A diverse conclusioni si dovrebbe però giungere nell’ipotesi della prescrizione

Di ALICE BOANO E ALFIO CISSELLO

In base a quanto disposto dall’art. 14 comma 4-bis della L. 537/93, l’esercizio dell’azione penale ad opera del PM legittima l’Amministrazione finanziaria a disconoscere i costi direttamente sostenuti per il compimento del reato, sempre che si tratti di delitto non colposo.

Nell’ipotesi in cui il contribuente agisca dinnanzi al giudice tributario, vi è da chiedersi quali siano i limiti del sindacato del giudice in relazione al delitto non colposo che si presume commesso. Ciò ha naturalmente riflesso sui motivi di ricorso sollevabili.
Da un lato, infatti, senza la contestazione del delitto non colposo non ci si troverebbe dinnanzi alla Commissione tributaria, dall’altro, il giudice tributario, chiamato a compiere la valutazione, non è dotato di tutti i mezzi di prova di cui dispone il giudice penale.

Preme innanzitutto rammentare che il rapporto fra i due processi è disciplinato dal doppio binario, in base al quale il processo tributario non può essere sospeso in attesa che termini quello penale (art. 20 del DLgs. 74/2000).
Tanto premesso, ci si può chiedere se il contribuente possa sindacare la presenza del reato o eccepire che in realtà l’imputazione penale avrebbe dovuto riguardare una contravvenzione e non un delitto, oppure se tali valutazioni siano di esclusivo appannaggio del giudice penale.

Sul punto, si confrontano due orientamenti di segno opposto.
Secondo la giurisprudenza, tali valutazioni sono di esclusiva competenza del giudice penale, poiché, dal punto di vista tributario, l’esercizio dell’azione penale e l’utilizzo dei costi in funzione del reato sono di per sé sufficienti per l’applicabilità dell’art. 14comma 4-bis della L. 537/93 (C.T. Reg. Firenze 18 febbraio 2017 n. 426/17/17, C.T. Prov. Milano 2 gennaio 2017 n. 1/26/17).
La posizione del contribuente, in ogni caso, è garantita dal legislatore, grazie al rimborso, previsto dallo stesso art. 14 comma 4-bis della L. 537/93 in caso di sentenza di proscioglimento, delle somme versate, comprensive di imposte, sanzioni e interessi.

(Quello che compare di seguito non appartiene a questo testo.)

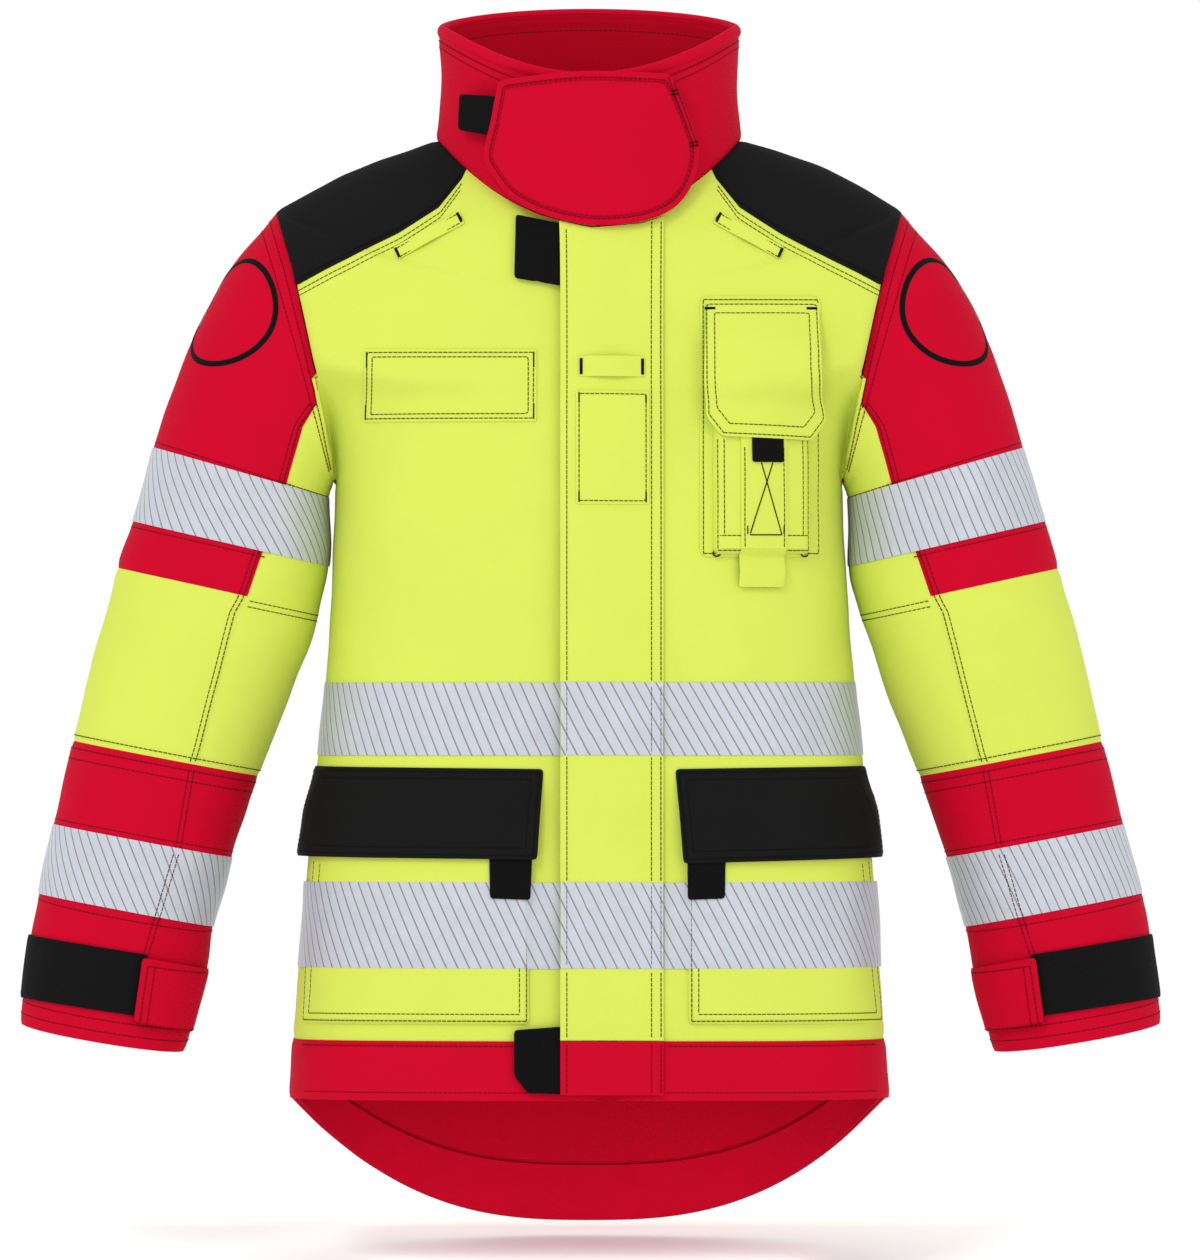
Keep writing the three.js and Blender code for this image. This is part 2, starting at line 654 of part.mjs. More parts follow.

In senso contrario, si è espressa la circolare Assonime n. 14 del 28 maggio 2012. Quest’ultima ritiene decisivo il rispetto del principio di autonomia dei processi, essendo indispensabile attribuire al giudice tributario la cognizione incidenter tantumdel reato.

A rischio il doppio binario

Dalle considerazioni appena effettuate è opportuno tenere distinta l’ipotesi di decorso della prescrizione, il cui trattamento viene differenziato dallo stesso legislatore rispetto alle altre cause di estinzione del reato.
Non a caso, la sentenza di non luogo a procedere (art. 425 c.p.p.) per intervenuta prescrizione ex art. 157 c.p. legittima comunque il recupero dei costi e, coerentemente, il diritto al rimborso non sussiste se il successivo proscioglimento deriva dalla prescrizione.
In tali casi, dovrebbe sempre essere ammesso il sindacato sulla presenza del reato (circ. Assonime 28 maggio 2012 n. 14). Sarebbe inammissibile, infatti, che da un lato il giudice penale non accertasse il reato per prescrizione e, al tempo stesso, il contribuente subisse il recupero a tassazione senza la possibilità di difendersi.

In conclusione, è auspicabile un intervento legislativo per meglio contemperare il principio di autonomia dei processi e l’esigenza di tutelare la posizione del contribuente che subisce, in ogni caso, due procedimenti dinnanzi a organi giudiziari diversi.